Tuesday, December 25, 2012


Of course I had to watch this movie, on its opening day. If there had been a way for me to watch the New York premiere, I would have. Les Miz is one of those musicals that, when it came out in 1985, created such a stir and struck a chord with so many, that immediately talk was rife about the imminence of a movie version.  My first exposure to the music was through my friend, Jaime del Mundo, and I was immediately entranced by BRING HIM HOME, I DREAMED A DREAM, ON MY OWN, STARS, and ONE DAY MORE. I vowed to watch it one day, and watch it I did, in Toronto in 1991. The staging, by Trevor Nunn and John Caird, did not disappoint, and it was the first time I had seen a theater production that was set on a revolve from start to end. I thought, how so much like a movie this show is.

And now, we have the movie version, which does not disappoint. Of course this is a movie adaptation, and the material had to be edited to translate it to cinematic terms, so purists shouldn't expect a transliteration of the musical. The most remarkable aspect of this movie though is that the actors sang their songs live as the movie was shot, making for a more visceral interpretation of the music. This is not the first time that music used in a movie was recorded live during the shoot (n.b. 'ROUND MIDNIGHT, or the movie that beat THE MISSION for Oscar Best Music, Original Score in 1987), but it is the first time to have recorded actors singing live. This technique makes the singing and acting more seamless and "real," and is most palpable in Jean Valjean’s (remarkably played by Hugh Jackman) WHO AM I, and the soon-to-be classic, I DREAMED A DREAM, sung by Anne Hathaway, playing Fantine. The latter number left the audience breathless, and in tears. Shot in one take (I wonder if there were other takes) with one camera, the number begins with Fantine prone in a crib-like bed, having just been birthed into the lowest of her life’s lows, when she succumbs to prostitution in order to support her daughter Cosette, and singing the introduction of the song a capella. She slowly rises, as the instrumental of the song is played, and sums up her life in the heartbreaking solo. The movie audience, atypical in our neighborhood, broke into applause after the number. The hype that this number is enjoying in press and in social media is not hype. This is one showstopper that will be remembered for a long, long time. I hope that after Martin Nievera watches this movie, he will have the good sense to re-record his bastardization of this beautiful song. Better yet, to destroy all existing copies of the original recording. But then again, no ugly interpretation of this song will be able to survive in anyone’s consciousness after Anne Hathaway’s masterful version.

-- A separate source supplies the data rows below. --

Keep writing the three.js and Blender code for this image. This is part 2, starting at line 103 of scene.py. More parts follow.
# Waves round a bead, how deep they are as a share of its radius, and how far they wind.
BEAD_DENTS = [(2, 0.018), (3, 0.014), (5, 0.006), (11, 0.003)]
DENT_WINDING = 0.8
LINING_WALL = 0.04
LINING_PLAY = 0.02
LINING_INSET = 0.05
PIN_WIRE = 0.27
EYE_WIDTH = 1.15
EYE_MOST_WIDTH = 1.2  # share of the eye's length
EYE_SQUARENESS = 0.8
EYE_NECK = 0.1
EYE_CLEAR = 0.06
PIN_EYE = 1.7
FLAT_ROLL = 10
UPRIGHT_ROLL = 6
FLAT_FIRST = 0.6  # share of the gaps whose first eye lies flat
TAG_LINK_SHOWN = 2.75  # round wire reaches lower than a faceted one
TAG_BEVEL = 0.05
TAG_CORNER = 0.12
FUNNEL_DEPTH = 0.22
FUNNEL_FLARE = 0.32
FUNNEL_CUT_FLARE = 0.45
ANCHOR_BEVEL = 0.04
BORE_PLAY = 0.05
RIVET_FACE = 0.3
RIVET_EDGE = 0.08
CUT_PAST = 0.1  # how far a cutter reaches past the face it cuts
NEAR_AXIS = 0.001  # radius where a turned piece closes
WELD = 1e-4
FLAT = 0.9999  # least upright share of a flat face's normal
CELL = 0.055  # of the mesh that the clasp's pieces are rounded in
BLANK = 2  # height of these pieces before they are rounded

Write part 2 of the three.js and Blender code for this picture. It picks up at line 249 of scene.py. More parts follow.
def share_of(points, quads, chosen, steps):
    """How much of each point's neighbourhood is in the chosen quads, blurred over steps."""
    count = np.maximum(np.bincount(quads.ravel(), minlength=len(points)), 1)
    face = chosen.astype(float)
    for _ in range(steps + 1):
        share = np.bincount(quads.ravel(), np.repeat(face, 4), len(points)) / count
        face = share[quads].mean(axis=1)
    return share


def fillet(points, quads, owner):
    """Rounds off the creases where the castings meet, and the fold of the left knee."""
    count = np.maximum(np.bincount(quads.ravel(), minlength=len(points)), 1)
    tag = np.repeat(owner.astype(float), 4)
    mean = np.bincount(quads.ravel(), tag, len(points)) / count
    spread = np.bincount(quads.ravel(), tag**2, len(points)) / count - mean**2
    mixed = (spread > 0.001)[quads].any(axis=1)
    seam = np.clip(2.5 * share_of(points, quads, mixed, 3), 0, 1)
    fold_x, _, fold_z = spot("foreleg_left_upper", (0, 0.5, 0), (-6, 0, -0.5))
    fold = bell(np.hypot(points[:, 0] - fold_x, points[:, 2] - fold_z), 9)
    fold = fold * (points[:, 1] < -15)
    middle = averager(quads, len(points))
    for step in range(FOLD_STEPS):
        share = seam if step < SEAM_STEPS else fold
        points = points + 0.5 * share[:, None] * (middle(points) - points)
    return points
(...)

I dissed Eddie Redmayne in the trailers as mukhang bisugo and Amanda Seyfried as boses ipis. My apologies. In the movie, they vindicate themselves quite well. Most of the rest of the leads are good, notably Samantha Barks, who plays Eponine without sentimentality. Russell Crowe is the odd man out in the movie. Although a gifted actor, he is sadly a weak singer, which is all the more highlighted by the fact that (1) all his co-actors are vocally strong, and (2) his character is an intimidating monster of a single-minded buffoon. His singing is truly disappointing, and at some points, sounds like it was learned from the Vilma Santos School of Singing. I think he did what he did at the end of his final number out of shame, not for compromising his principles, but because of his singing.

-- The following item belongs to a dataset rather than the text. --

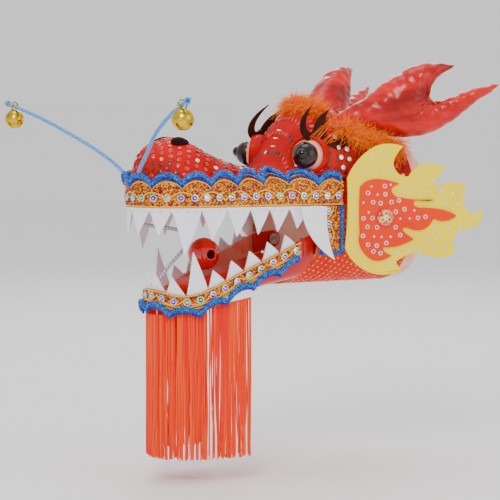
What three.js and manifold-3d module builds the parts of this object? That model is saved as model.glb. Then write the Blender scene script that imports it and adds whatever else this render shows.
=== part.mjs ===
// Dragon-head kite: a cloth-covered plastic head with a hinged lower jaw.
// Millimetres. +Z is up, -X is the way the nose points, and -Y is the dragon's left.
// The origin is the middle of the rear face of the hub, where the kite's body ties on.
import * as THREE from "three";
import { mergeVertices } from "three/addons/utils/BufferGeometryUtils.js";
import Module from "manifold-3d";

const wasm = await Module();
wasm.setup();

// ---------------------------------------------------------------- driving dimensions
const FIT_GAP = 0.4;
const CLOTH_THICKNESS = 0.8;
const GLUE_GAP = 0.3;
const CARVE_SLACK = 0.2;
const SHELL_THICKNESS = 2;
const FOAM_THICKNESS = 2;
const TRIM_THICKNESS = 1.6;
const BRAID_RADIUS = 1.7;

const HEAD = {
  noseCentreX: -249,
  noseRadius: 46,
  collarHalfWidth: 70,
  mouthZ: 9,
  squareness: 2.4,
  cheekSquareness: 2.2,
  cheekFrontX: -119,
  cheekLipX: -138,
  cheekCornerZ: -45,
  cheekBottomZ: -72,
  bareCollarLength: 14,
};
// Ridge line of the head in the middle plane: x, z from the nose to the collar.
const RIDGE = [
  [-295, 34], [-290, 50], [-280, 66], [-265, 74], [-250, 76], [-227, 64], [-204, 54],
  [-182, 47], [-160, 44], [-150, 46], [-140, 62], [-130, 82], [-118, 98], [-100, 105],
  [-70, 103], [-40, 92], [-15, 78], [0, 70],
];

const JAW = {
  noseCentreX: -236,
  noseRadius: 42,
  rearX: -123,
  rearHalfWidth: 55.5,
  lipX: -142,
  squareness: 5,
  frontBottomZ: -95,
  rearBottomZ: -70,
  bandHeight: 16,
  bandRearX: -139,
  braidDrop: 1,
  braidWave: 0.6,
  braidLift: 0.7,
  toothRoot: 4,
  toothInset: 0.8,
  wallOuter: -3.2,
  wallInner: -5.2,
};
// Rim of the lower jaw at rest (mouth open): x, z from the front to the back.
const JAW_RIM = [[-278, -71], [-262, -76], [-240, -72], [-200, -54], [-160, -36], [-122, -19]];
const HINGE = { x: -112, z: -30, pinRadius: 3, boreRadius: 3.5, innerY: 43.5, armInnerY: 44.5,
  armOuterY: 47.5, armFrontX: -134, armTopZ: -24, armBottomZ: -44, endY: 52, headRadius: 5.5,
  headThickness: 2, eyeRadius: 9, spacer: [7, 7, 16], spacerX: -130, spacerZ: -34, spacerInset: 4 };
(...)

Another disappointment in the movie is how the songs with counterpoints (ONE DAY MORE, A HEART FULL OF LOVE) are shot. On stage, the actors singing different parts can be blocked in levels or by having each group take downstage at the point of their solo. In the movie, it was quite disconcerting to see the editing from actor to actor, or group to group in such a hasty manner.

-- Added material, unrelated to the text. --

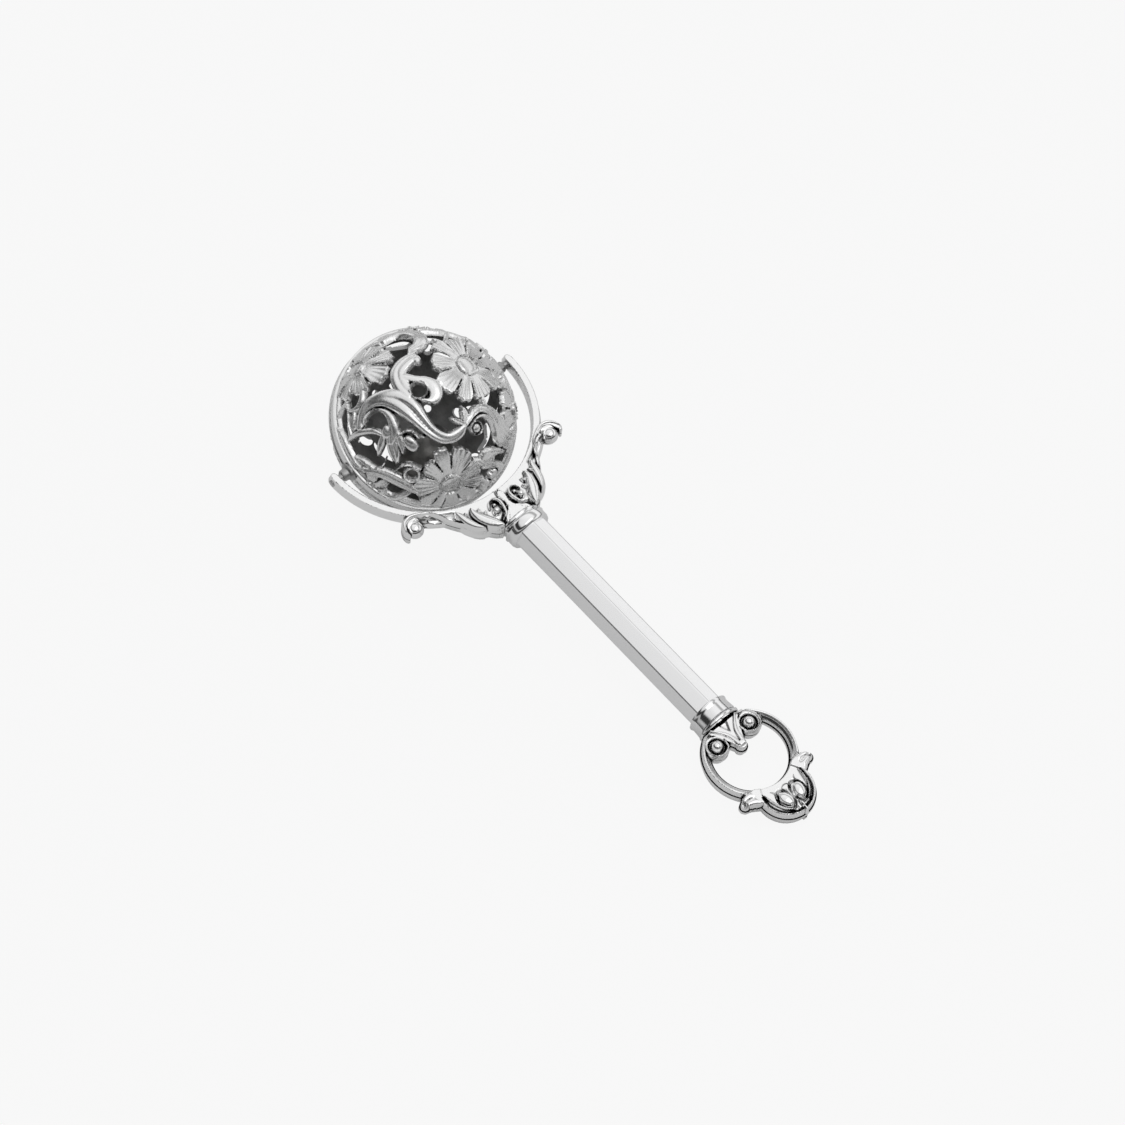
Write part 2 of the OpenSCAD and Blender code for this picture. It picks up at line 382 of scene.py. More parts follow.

Still, Russell Crowe or not, faulty editing or not, LES MISÉRABLES is one movie that will be remembered by audiences for a long time. It is not perfect, but it is beautiful. By the way, a new song was composed for the movie, purportedly to push the story forward and to vocalize Valjean's thoughts when he adopts Cosette. But we all know that this is also to get it nominated for Best Original Song in the Oscars, right? Whatever the reason is, it is engaging, and may become a love song for some people. 

P.S. The actor who originated the role of Jean Valjean in London's West End and on Broadway, Colm Wilkinson, plays the role of the kind Bishop who paves the way for Valjean to go on the straight and narrow.